Maybe he had intended it to be a Valentine’s gift after all.
Annabel’s throat felt dry. “It’s, um,” She couldn’t remember what she’d told him last time. Her thoughts were pinned on that heart-shaped stone, on the feeling of him next to her, his hand around her fingers.
Should she begin with the holiday’s history? Not that she knew much of it. Something about a Saint? She’ll only confuse herself. What was Valentine’s Day, really, but an overly sentimental, overly commercialised, tired day – one that she never felt included in. One that, in recent years, was heavily criticised for those same reasons.
What she could explain was how Valentine’s Day was supposed to feel.
“It’s a recognition of a partnership,” she said. “A partnership beyond friendship.”
Kyo’s ears perked up. “To acknowledge your appreciation for them? That you are attentive of them?”
“Then this,” he took both her hands, cupped them around the stone, and squeezed her tight, “for you.”
If only if were that simple. Tears were coming, and she blinked furiously. She hadn’t wanted to get emotional.
“Am I incorrect?”
He swallowed. Squeezed her hands again. “Beyond friendship. You and I, yes?”
He must think it was for special friends – unlikely friends.
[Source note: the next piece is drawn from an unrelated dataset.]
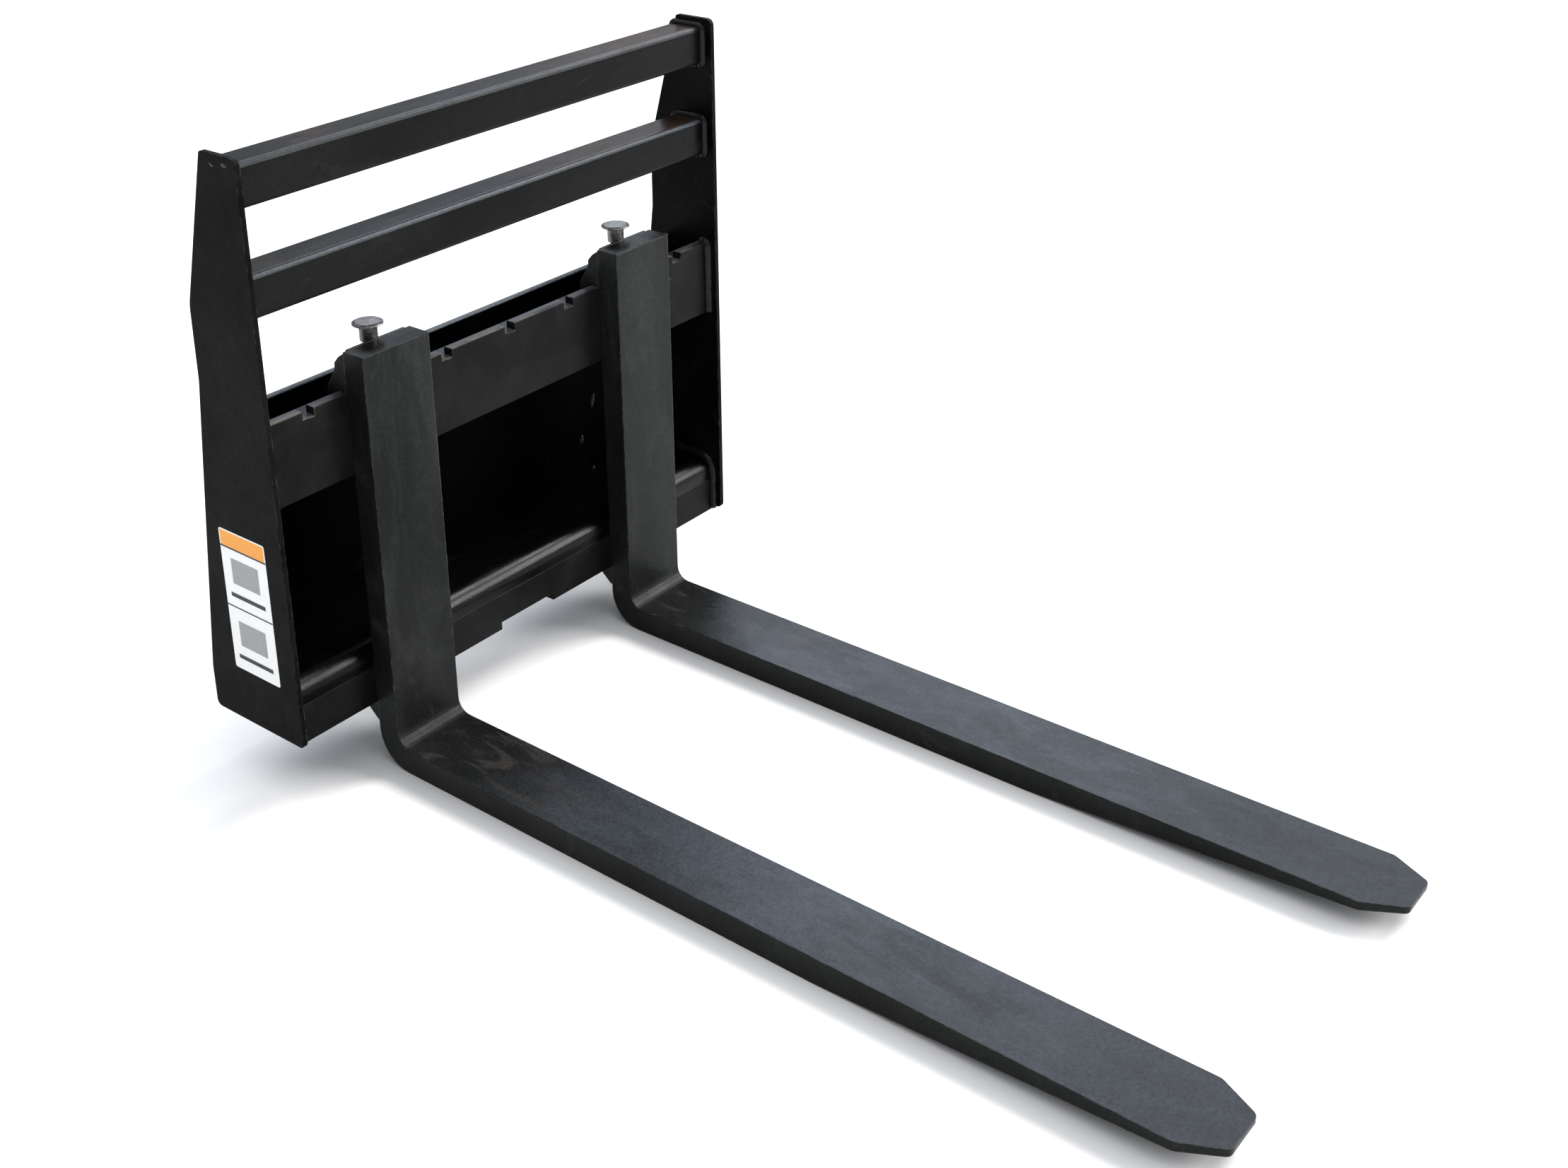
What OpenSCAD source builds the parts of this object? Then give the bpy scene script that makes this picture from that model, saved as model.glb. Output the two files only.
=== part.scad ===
// Pallet fork attachment for a small loader.
// The origin is the middle of the upper carriage bar's front face.
// +X is right when seen from the fork tips, +Y points to the loader, +Z is up.
// Heights in the Hidden section are counted from the carriage's bottom edge by up().

/* [Carriage] */
// Clear width between the side plates
inner_w = 760; // [730:5:1100]
// Height from the lower bar's bottom edge to the ridge top
carriage_h = 407; // [400:1:420]
// Height of the upper carriage bar
upper_bar_h = 102; // [90:1:115]
// Height of the lower carriage bar
lower_bar_h = 50; // [44:1:60]
// Depth of both carriage bars, front to back
bar_t = 42; // [38:1:48]
// Depth of the ridge that the hooks hang on
ridge_t = 14.5; // [12:0.5:15]
// Height of the ridge above the ledge behind it
ridge_h = 14; // [12:0.5:16]
// Distance between neighbouring fork positions
notch_pitch = 105.5; // [104:0.5:108]
// Width of a locking notch in the ridge
notch_w = 17; // [16:0.5:22]
// Depth of a locking notch
notch_h = 10; // [9.5:0.5:12]
// Width of the fork removal notch in the lower bar
removal_w = 96; // [94:1:110]
// Depth of the fork removal notch
removal_h = 11; // [10.5:0.5:12]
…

A friendship between a lacu and a human was as unlikely as it got. It was special. It was beyond friendship. Annabel would always be grateful for it. Just the thought of losing it hurt.
But it wouldn’t hurt nearly as much as watching Kyo bring her trinkets that screamed romance when he didn’t mean it that way.
She took a deep breath. “No.”
Kyo blinked. He looked at her, looked at their hands, and shook them. His ears drooped as she tugged free, leaving the stone with him.
God, he looks so hurt and confused.
He looked away from her, shifting his tail. If she didn’t say something he’d leave thinking that she didn’t value their friendship. She clasped his face. He startled.
“Kyo, I –”
It was like she was sixteen again, before she knew the word asexual, wondering why all her friends had thoughts and feelings she didn’t, and no way to explain herself.
I have to try!
“I want to be in your company always. I feel… lacking when I am without you, like… like –” She ran out of words. She tried again, “You make me happy, and I want nothing but happiness for you. When that lacu came and hurt you, I was so scared. I want you never to be hurt. I…” she sighed, dropping her head. “I wish we were compatible.”
“There aren’t words in this artificial language for what I want to say. If I were like you, if I were one of your kind, I could speak in pulses and smell and with my body, and we’d always be compatible. Never struggling. Never like this.”
If she were lacu, would she feel the same for him? Would they be friends, when their friendship was built on their mutual struggle to understand the other? Would she know to fall in love with him?
“You are attentive of me.” He grasped her wrists.
She looked up, blinking back tears.
“Everything you said, I feel too.” He cupped her hands around the stone again. “I am attentive of you. Beyond friendship.”
He grinned. “Yes?”
“Yes!” She laughed, “Yes! Always.”
He wrapped his arm around her lower back and touched their foreheads together. “Ridiculous human.”
He brushed a tear off her cheek, “You wished for compatibility. Perhaps we will always struggle, but I would never want you to be different to what you are.”
“I was wrong. The struggle makes us.” There so much she couldn’t express, but sometimes she seized the right words. Truthful, accurate, perfect words.